** begin GIVEN DATA **

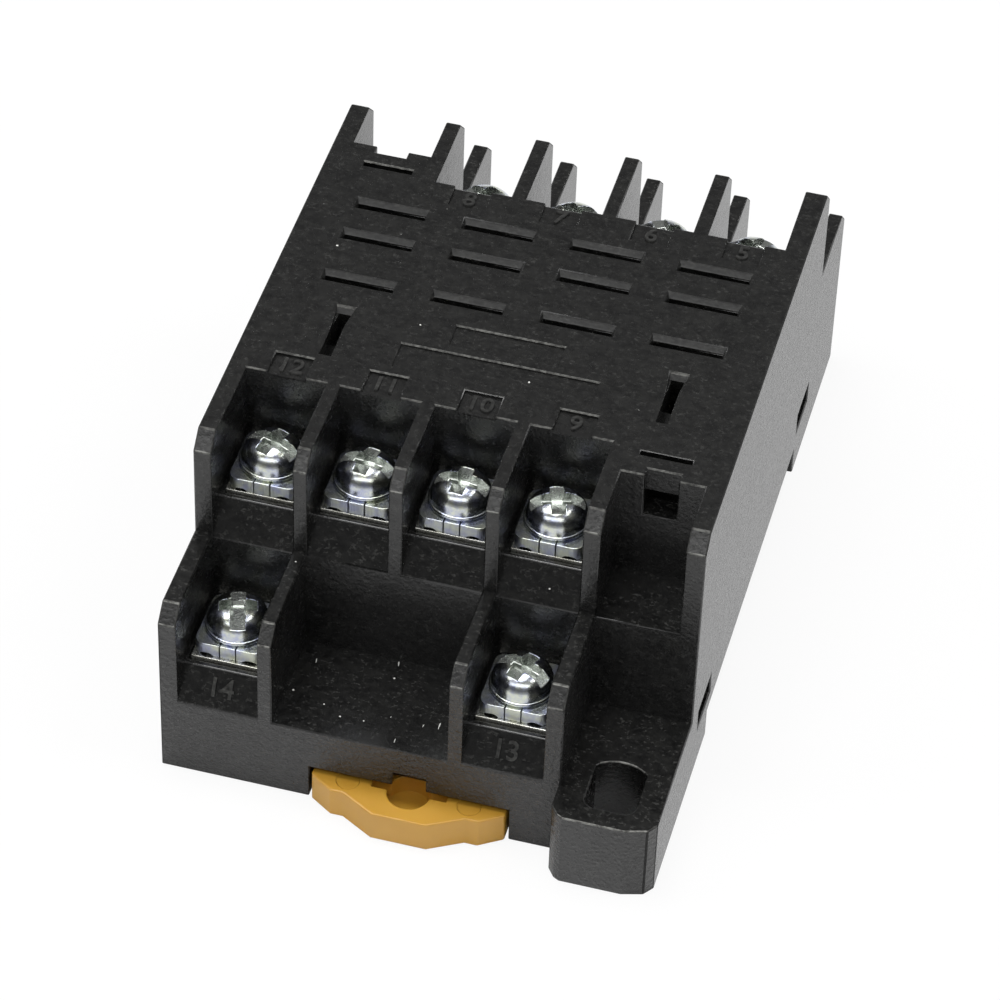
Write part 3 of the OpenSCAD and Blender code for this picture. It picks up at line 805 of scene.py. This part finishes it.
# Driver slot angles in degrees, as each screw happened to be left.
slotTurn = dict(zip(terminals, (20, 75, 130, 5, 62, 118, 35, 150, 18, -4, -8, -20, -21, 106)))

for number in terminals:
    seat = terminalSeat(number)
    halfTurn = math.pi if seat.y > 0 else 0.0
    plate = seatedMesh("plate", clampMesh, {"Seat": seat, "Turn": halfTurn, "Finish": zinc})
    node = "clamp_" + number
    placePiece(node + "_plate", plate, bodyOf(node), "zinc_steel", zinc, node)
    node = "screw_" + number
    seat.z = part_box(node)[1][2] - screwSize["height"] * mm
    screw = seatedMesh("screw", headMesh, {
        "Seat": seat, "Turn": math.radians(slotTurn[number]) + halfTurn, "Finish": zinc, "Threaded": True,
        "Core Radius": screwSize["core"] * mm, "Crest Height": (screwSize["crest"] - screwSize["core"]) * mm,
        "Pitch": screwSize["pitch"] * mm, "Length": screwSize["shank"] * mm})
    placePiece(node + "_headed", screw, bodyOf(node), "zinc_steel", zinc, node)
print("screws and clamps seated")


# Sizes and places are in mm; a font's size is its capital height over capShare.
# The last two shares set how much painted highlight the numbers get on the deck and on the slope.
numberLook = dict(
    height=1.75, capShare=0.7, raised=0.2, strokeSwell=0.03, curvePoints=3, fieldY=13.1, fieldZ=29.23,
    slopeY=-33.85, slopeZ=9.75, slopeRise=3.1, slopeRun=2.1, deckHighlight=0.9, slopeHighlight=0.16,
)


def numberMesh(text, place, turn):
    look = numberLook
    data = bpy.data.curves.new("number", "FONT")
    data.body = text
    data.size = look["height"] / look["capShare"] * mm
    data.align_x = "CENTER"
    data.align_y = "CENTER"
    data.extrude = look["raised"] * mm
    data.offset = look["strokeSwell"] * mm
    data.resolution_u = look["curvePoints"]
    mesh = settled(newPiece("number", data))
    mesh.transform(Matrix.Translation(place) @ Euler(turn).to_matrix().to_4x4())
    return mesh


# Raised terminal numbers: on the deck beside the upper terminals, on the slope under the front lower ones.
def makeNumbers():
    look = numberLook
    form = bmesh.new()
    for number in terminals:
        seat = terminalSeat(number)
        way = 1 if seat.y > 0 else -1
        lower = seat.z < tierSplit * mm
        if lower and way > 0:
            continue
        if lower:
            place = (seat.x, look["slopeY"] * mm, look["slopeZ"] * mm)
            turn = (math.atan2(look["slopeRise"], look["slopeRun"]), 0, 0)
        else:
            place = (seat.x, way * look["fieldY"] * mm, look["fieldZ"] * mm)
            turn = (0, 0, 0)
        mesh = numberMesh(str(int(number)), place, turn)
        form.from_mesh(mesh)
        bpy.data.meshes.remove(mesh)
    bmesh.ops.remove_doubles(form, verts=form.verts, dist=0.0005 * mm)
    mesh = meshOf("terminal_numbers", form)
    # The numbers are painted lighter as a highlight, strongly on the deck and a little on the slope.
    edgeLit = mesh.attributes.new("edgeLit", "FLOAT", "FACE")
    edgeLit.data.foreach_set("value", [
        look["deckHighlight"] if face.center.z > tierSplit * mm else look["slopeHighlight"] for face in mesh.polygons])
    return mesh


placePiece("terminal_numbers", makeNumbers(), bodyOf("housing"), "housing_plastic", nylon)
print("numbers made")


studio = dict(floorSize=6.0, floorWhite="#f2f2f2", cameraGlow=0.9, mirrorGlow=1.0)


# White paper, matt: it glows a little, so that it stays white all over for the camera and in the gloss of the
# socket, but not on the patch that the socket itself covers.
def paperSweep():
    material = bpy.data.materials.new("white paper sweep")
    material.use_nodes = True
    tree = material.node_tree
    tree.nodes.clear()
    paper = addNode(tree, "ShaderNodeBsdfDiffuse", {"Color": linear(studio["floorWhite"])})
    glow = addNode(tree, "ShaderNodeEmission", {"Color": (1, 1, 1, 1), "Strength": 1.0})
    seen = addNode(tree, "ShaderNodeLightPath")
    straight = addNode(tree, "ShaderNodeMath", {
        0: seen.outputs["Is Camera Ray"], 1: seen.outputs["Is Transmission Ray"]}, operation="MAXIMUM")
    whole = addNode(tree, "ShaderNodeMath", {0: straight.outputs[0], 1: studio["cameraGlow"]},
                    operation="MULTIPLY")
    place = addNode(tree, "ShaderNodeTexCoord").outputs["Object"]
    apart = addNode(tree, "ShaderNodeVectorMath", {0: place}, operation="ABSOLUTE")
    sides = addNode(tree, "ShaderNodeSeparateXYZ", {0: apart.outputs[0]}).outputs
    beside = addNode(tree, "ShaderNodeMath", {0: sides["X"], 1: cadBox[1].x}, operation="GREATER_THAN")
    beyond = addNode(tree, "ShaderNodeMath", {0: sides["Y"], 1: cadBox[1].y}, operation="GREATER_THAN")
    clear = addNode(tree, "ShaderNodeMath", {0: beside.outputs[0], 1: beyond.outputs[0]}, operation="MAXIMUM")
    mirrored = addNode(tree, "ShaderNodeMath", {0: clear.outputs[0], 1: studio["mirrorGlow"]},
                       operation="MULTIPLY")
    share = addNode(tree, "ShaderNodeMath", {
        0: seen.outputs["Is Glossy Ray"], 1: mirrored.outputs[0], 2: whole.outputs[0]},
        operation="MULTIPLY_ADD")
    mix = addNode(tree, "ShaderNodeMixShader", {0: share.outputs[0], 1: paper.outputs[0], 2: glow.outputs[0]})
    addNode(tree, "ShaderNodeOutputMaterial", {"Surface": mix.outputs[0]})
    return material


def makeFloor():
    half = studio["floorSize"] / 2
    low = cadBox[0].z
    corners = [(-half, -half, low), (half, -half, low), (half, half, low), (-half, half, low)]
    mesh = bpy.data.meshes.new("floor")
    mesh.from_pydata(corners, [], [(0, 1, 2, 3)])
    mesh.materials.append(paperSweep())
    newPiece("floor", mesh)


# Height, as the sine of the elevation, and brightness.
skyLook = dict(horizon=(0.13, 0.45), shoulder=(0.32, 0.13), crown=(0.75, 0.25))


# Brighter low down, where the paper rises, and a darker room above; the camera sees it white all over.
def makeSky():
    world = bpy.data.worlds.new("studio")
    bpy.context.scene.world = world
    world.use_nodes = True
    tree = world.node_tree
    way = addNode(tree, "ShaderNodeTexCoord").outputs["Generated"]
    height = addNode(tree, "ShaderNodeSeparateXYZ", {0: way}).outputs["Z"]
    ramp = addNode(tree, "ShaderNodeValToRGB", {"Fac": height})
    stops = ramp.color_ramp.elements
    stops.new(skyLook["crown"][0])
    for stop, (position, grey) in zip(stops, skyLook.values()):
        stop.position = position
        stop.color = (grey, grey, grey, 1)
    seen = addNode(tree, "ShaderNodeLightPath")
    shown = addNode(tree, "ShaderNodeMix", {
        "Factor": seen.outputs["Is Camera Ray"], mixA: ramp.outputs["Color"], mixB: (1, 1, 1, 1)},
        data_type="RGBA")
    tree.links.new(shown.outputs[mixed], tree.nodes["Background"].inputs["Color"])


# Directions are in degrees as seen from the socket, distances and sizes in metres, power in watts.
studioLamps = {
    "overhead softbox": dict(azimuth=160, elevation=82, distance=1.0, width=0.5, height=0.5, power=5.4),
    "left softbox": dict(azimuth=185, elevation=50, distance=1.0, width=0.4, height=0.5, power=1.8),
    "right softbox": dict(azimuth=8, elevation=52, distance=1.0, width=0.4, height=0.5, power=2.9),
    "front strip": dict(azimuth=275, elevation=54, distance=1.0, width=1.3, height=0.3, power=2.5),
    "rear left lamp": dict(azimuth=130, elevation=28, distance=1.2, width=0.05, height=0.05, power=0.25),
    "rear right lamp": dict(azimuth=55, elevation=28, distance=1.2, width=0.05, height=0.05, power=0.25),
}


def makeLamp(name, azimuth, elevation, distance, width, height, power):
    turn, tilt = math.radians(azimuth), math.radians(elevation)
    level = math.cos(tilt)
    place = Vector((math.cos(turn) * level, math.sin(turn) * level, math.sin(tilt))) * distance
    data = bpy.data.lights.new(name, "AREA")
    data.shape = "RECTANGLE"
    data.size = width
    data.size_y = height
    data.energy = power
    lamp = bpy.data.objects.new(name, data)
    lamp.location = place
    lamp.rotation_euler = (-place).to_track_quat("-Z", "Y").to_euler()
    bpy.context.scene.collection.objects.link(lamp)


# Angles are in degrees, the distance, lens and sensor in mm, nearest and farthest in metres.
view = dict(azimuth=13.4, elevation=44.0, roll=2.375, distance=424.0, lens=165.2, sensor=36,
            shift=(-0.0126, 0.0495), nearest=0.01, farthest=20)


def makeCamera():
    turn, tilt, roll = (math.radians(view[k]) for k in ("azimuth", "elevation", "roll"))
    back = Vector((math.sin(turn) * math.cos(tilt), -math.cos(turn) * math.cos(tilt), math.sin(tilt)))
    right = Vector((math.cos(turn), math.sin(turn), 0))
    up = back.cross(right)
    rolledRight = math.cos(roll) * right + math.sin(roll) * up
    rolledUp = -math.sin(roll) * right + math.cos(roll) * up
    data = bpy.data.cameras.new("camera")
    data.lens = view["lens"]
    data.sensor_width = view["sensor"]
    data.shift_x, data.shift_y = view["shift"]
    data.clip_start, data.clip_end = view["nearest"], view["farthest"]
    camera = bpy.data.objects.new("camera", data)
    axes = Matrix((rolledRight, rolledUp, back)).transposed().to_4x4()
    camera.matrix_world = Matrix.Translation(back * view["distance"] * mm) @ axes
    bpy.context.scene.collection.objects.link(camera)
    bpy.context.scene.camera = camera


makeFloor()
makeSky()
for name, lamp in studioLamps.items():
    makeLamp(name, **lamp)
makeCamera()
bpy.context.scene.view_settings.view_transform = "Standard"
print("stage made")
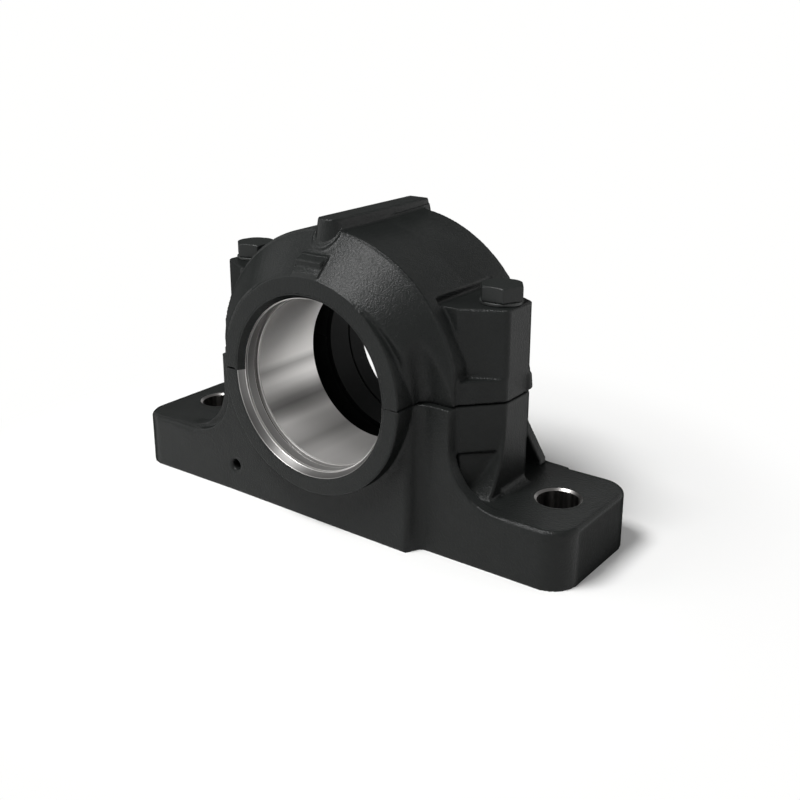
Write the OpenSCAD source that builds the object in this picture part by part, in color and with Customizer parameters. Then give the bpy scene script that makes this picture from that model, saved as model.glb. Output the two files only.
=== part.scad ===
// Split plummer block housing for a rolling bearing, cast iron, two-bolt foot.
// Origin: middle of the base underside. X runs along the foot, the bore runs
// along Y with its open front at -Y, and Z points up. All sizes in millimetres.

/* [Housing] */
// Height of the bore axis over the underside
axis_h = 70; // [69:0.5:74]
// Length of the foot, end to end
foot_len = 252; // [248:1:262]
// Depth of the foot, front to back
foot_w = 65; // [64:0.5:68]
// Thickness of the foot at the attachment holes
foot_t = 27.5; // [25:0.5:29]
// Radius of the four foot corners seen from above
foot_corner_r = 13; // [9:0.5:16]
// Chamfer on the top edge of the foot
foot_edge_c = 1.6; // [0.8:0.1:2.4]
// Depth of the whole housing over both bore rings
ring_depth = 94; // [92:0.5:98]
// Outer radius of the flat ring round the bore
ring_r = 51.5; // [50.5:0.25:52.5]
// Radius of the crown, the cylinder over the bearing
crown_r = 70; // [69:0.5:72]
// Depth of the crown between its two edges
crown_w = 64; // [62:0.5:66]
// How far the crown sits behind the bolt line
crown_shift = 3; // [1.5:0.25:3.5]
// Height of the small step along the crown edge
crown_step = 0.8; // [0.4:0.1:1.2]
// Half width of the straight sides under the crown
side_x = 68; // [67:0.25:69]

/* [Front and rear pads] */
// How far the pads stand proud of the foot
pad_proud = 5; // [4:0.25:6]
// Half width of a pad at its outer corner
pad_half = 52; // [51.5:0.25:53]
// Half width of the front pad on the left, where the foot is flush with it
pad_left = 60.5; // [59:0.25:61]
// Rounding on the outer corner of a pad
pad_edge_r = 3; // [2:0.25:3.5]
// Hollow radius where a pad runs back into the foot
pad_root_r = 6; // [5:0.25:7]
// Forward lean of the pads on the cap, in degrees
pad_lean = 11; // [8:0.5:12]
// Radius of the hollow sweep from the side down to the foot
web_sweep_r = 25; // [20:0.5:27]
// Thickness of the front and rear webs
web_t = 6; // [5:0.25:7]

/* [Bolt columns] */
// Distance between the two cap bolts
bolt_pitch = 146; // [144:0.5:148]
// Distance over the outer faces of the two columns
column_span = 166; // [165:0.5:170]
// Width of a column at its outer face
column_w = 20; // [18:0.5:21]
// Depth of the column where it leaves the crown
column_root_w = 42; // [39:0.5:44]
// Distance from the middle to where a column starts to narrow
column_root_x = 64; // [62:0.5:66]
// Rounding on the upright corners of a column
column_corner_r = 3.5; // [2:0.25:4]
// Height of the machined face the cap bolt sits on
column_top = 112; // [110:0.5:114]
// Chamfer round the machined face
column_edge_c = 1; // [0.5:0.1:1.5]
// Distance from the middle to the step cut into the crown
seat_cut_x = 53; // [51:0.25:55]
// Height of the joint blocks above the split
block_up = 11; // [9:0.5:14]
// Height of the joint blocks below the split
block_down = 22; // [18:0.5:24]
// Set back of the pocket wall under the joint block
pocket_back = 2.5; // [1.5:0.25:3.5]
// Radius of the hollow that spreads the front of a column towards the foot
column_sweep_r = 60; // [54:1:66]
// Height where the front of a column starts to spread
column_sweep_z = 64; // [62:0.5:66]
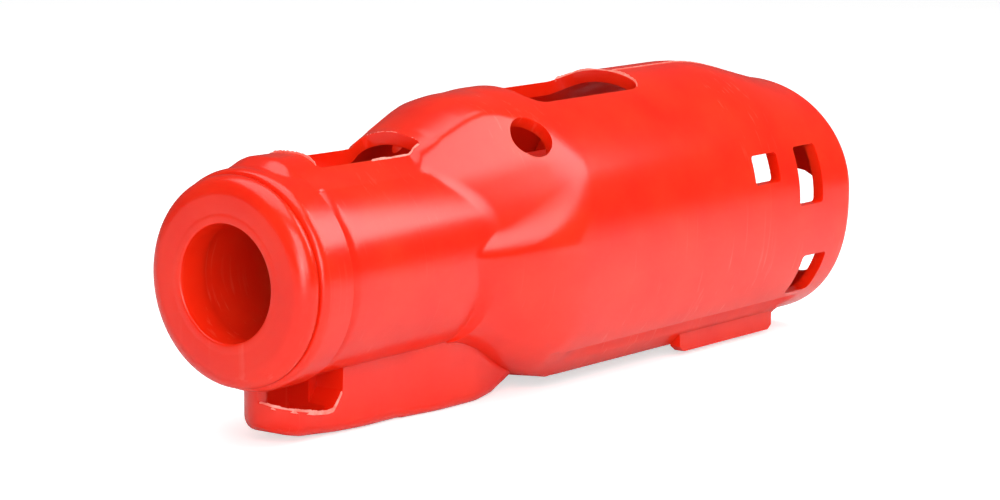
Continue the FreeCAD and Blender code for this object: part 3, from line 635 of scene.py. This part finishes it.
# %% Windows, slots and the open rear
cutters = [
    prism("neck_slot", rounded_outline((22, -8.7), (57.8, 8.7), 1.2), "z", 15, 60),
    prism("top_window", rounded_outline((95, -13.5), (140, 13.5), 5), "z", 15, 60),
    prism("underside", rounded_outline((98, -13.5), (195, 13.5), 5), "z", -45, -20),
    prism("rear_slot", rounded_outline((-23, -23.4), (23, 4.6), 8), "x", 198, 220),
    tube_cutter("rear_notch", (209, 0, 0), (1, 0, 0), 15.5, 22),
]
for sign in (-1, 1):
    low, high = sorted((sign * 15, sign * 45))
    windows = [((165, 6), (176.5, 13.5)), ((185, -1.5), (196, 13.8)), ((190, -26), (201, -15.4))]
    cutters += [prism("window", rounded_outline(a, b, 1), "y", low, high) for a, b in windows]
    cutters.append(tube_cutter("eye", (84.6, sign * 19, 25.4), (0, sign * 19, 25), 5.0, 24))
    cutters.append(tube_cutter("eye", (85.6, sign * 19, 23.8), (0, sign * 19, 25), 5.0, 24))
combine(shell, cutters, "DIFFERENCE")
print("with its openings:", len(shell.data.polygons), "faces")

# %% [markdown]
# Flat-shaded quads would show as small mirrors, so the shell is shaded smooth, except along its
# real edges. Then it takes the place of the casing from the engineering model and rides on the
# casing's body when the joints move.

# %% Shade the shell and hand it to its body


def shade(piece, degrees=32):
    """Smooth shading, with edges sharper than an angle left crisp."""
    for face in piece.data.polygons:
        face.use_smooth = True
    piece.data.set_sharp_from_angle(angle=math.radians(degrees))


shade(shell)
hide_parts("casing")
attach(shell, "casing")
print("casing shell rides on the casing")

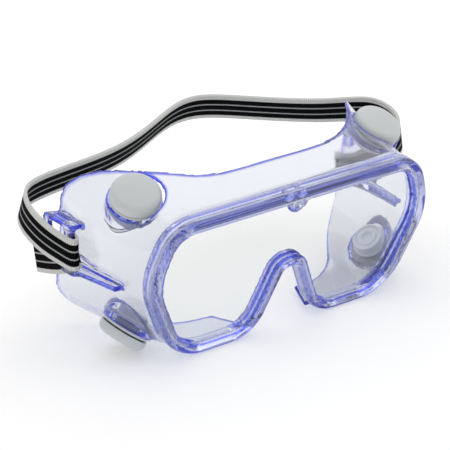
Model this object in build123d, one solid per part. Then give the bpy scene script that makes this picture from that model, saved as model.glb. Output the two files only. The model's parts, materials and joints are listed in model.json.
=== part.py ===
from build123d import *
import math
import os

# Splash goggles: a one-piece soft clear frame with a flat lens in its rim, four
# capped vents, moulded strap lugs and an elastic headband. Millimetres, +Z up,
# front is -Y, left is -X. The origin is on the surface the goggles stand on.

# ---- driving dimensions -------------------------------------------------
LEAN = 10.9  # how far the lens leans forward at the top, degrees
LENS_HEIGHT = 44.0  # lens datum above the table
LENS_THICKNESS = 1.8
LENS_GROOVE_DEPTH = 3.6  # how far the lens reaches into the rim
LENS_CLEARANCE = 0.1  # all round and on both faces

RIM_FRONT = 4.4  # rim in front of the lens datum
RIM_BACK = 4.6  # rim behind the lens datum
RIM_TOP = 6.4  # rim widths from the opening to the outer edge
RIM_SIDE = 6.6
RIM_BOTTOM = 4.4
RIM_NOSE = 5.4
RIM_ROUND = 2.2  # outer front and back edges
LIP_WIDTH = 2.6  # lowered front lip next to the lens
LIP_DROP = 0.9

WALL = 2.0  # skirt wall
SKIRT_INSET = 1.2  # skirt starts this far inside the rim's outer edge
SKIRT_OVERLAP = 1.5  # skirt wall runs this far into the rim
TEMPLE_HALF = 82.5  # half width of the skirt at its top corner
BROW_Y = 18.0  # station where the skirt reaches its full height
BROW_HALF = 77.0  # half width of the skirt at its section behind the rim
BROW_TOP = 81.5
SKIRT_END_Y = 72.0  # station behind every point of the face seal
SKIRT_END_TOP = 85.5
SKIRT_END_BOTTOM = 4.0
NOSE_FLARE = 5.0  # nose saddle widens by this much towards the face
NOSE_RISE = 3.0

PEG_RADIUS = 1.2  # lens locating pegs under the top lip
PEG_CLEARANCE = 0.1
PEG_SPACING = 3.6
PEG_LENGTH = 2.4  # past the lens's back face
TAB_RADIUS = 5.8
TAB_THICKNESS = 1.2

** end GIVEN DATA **

▶ _BRIEF_
In the data above, find the line that contains "Write the OpenSCAD" and the line that contains "side_x = 68; // [67:0.25:69]". Repeat exactly those lines and every line between them, and only those.

▶ _WRITTEN ANSWER_
Write the OpenSCAD source that builds the object in this picture part by part, in color and with Customizer parameters. Then give the bpy scene script that makes this picture from that model, saved as model.glb. Output the two files only.
=== part.scad ===
// Split plummer block housing for a rolling bearing, cast iron, two-bolt foot.
// Origin: middle of the base underside. X runs along the foot, the bore runs
// along Y with its open front at -Y, and Z points up. All sizes in millimetres.

/* [Housing] */
// Height of the bore axis over the underside
axis_h = 70; // [69:0.5:74]
// Length of the foot, end to end
foot_len = 252; // [248:1:262]
// Depth of the foot, front to back
foot_w = 65; // [64:0.5:68]
// Thickness of the foot at the attachment holes
foot_t = 27.5; // [25:0.5:29]
// Radius of the four foot corners seen from above
foot_corner_r = 13; // [9:0.5:16]
// Chamfer on the top edge of the foot
foot_edge_c = 1.6; // [0.8:0.1:2.4]
// Depth of the whole housing over both bore rings
ring_depth = 94; // [92:0.5:98]
// Outer radius of the flat ring round the bore
ring_r = 51.5; // [50.5:0.25:52.5]
// Radius of the crown, the cylinder over the bearing
crown_r = 70; // [69:0.5:72]
// Depth of the crown between its two edges
crown_w = 64; // [62:0.5:66]
// How far the crown sits behind the bolt line
crown_shift = 3; // [1.5:0.25:3.5]
// Height of the small step along the crown edge
crown_step = 0.8; // [0.4:0.1:1.2]
// Half width of the straight sides under the crown
side_x = 68; // [67:0.25:69]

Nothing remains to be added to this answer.